Chief justice: Proposal for evidence code a unified package

ROANOKE–Virginia Supreme Court Chief Justice Cynthia D. Kinser urged the General Assembly to vote thumbs-up or down on the court’s newly endorsed Rules of Evidence without any tweaking of individual rules.

The court presented the rules to the Virginia Code Commission earlier this month, and in remarks to the Roanoke Bar Association Tuesday, Kinser said the legislature should take up the proposed evidence rules as a unified package.

“The worst possible thing that could happen is to have individual members of the General Assembly trying to tinker with individual rules that they don’t like for whatever reason,” she said.

Kinser said the court’s proposed evidence code emerged from a day-and-a-half meeting of the high court. Each justice wanted to make sure the proposed rules made no changes in the law of evidence in Virginia, Kinser said. The court also wanted to make sure the rules used “neutral language” without favor for one side or the other in either a civil or criminal context.

The Code Commission is expected to offer enabling legislation to create a statutory framework for a Virginia Rules of Evidence in the 2012 Assembly session.

Despite years of study, proposals for an official compendium of evidence rules languished at the Supreme Court. “For a lot of different reasons … we just didn’t act on them,” Kinser said. She said Sen. John Edwards, D-Roanoke, “jumpstarted” the process by proposing legislation this year to enact a code of evidence.

Judicial boundaries

The special committee Kinser appointed to study Virginia’s judicial circuits and districts will present its report shortly. But anticipating the panel’s final product, Kinser endorsed the idea of more study before any changes to the map are made. “We need more time. I think that’s going to be the bottom line in the report,” she said.

Kinser, who viewed the legislative initiative to redraw judicial boundaries as a means of reducing the number of judges, cautioned against quick fixes.

“I’d be the first to agree it’s the first responsibility of the judiciary to always utilize its resources effectively and efficiently, but in doing so to never, ever do anything that would impede access to justice and the quality of justice and the administration of justice. That has to be the overriding concern, always,” Kinser said.

Kinser said the National Center for State Courts is available to do a weighted case study of Virginia courts to accurately compare their caseloads.

The most important thing to come out of this year’s boundaries study, Kinser said, is the conclusion that “we need that kind of study in Virginia before we make any real attempt to redraw the lines without affecting a lot of communities of interest.”

Kinser concluded with a plea for attorney advocacy on behalf of state courts, both for financial support and government autonomy.

“We should all work hard to make sure that not only Virginia’s judiciary but the judiciary of every state remains a separate and equal branch of government.”
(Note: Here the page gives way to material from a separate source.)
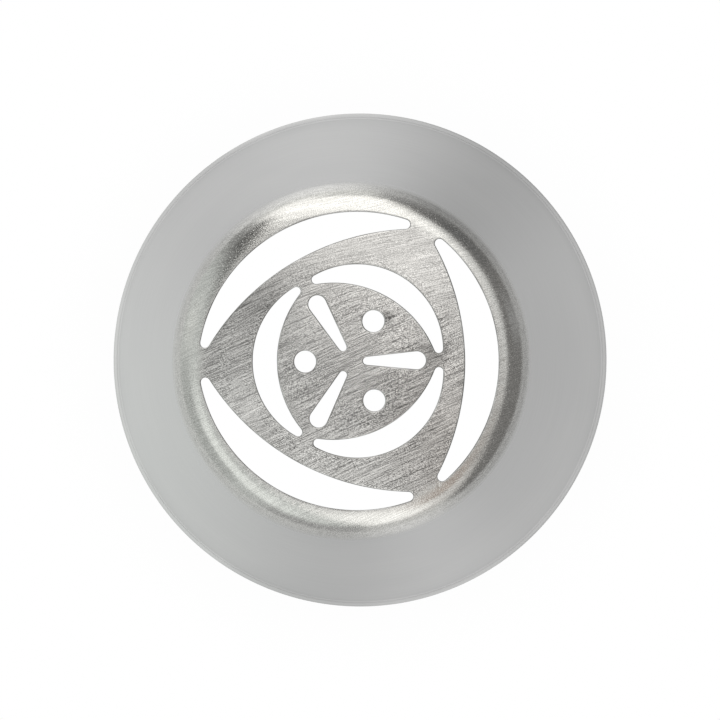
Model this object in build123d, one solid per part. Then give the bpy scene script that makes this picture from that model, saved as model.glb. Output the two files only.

Kinser said the budget for the Virginia judiciary amounts to less than 1 percent of the total state budget. She noted the appropriations for the courts were reduced by more than $11 million in the current biennium, while other states’ courts were hit even harder.

“The lack of funding affects access to justice,” Kinser said. “The underfunding has created a real crisis among the state courts and a real problem in access to justice.”